Banks Seen Ahead of Regulators on Broker Rule

With securities regulators still months from hammering out a rule governing how banks sell mutual funds, some bankers wonder whether the market hasn't already dictated guidelines.

The National Association of Securities Dealers last week approved a rule designed to clarify for customers what bank products are insured and what are not. The rule must now get approval from the Securities and Exchange Commission-a process that, with public comment, could extend into summer.

The bank broker-dealer rule was conceived in 1994 at the urging of consumer groups, which said it was too easy for depositors to assume mutual fund losses were federally insured. By March 1996, NASD had unveiled stringent guidelines for the sale of funds through banks.

But 10 months of haggling between bankers and regulators yielded a considerably watered-down rule.

"I'm starting to wonder, by the time they come out with it, whether we'll have already adapted" many of the standards, said Jordan A. Miller, vice president and controller of Huntington Investments Co., a subsidiary of Huntington Bancshares, Columbus, Ohio.

The original draft of the rule may have drawn the most ire for its restriction on selling mutual funds at supermarket branches staffed by only one salesperson. Banks that have invested heavily in these low-cost, high- traffic branches-particularly Wells Fargo & Co. and BankAmerica Corp.- balked. That provision was among the first dropped.

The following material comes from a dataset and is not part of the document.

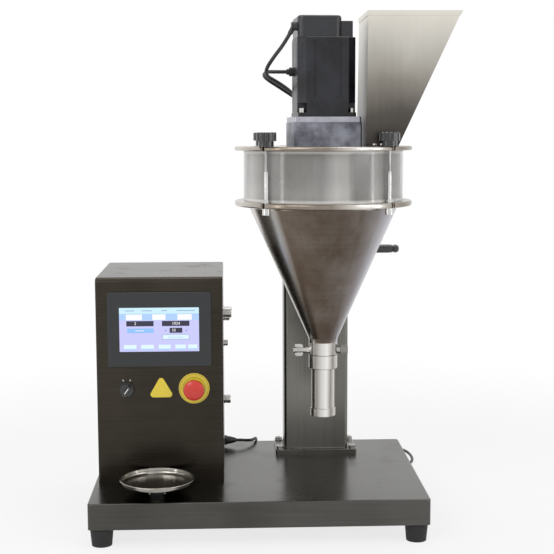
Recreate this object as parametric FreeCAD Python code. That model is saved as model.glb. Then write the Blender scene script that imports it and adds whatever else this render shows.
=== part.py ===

What remains of NASD's bank broker-dealer rule are three main components, said Sarah A. Miller (no relation to the Huntington executive), a lawyer at the American Bankers Association:

Brochures and other product information offered by banks would include a recognizable icon-similar to the 'Equal Opportunity Lender' house logo- and the words, "not FDIC insured."

A restriction on referral fees within banks to a "nominal" amount, typically $10. In an earlier rule draft, referral fees would not have been allowed.

Confidential customer information can be shared among bank departments- unless the customer states, orally or in writing, that the bank cannot. In an earlier draft, banks could not share the information without written approval.

"The customer has to say, 'You cannot share this information,'" said ABA's Ms. Miller, who does not expect a final bank broker-dealer rule before June. "Selling (the information) would require written approval."

Mr. Miller, the Ohio banker, added: "The customer views confidentiality not with one person but with the organization."

Banks are already subject to state privacy laws, which restrict how confidential information may be used, said Melanie L. Fein, a banking attorney at the Washington, D.C., law firm of Arnold & Porter.

"Banks have been careful to comply," said Ms. Fein, whose clients include larger regional banking companies.

"NASD doesn't understand how banks work," she said. "Banks have enormous data bases," which are used to share clients among in-house departments.

For example, an investment subsidiary could get names of the parent bank's customers who have certificates of deposit maturing in August, Ms. Fein said.

Already subject to oversight by several regulatory agencies, many bankers question the need for the NASD rule. And three years after a Consumer Reports investigation of 40 banks found "bad investment advice and outright lies about safety," even consumer advocates concede banks are doing a better job of warning people about risk.

"With all the publicity and regulatory actions, banks took steps" to offer better consumer information, said Stephen Brobeck, executive director of the Consumer Federation of America, Washington.

But that hasn't gotten the NASD and SEC much closer to a resolution.

"We talk to self-regulators all the time," said John Heine, spokesman for the SEC. "We don't agree" with NASD.

Not yet, at least.

Mr. Heine said the NASD rule would likely be further modified. He refused to speculate on how long it would take the commission to act.

"If we were good at prognostication, we'd be in the markets, not regulation," said Mr. Heine.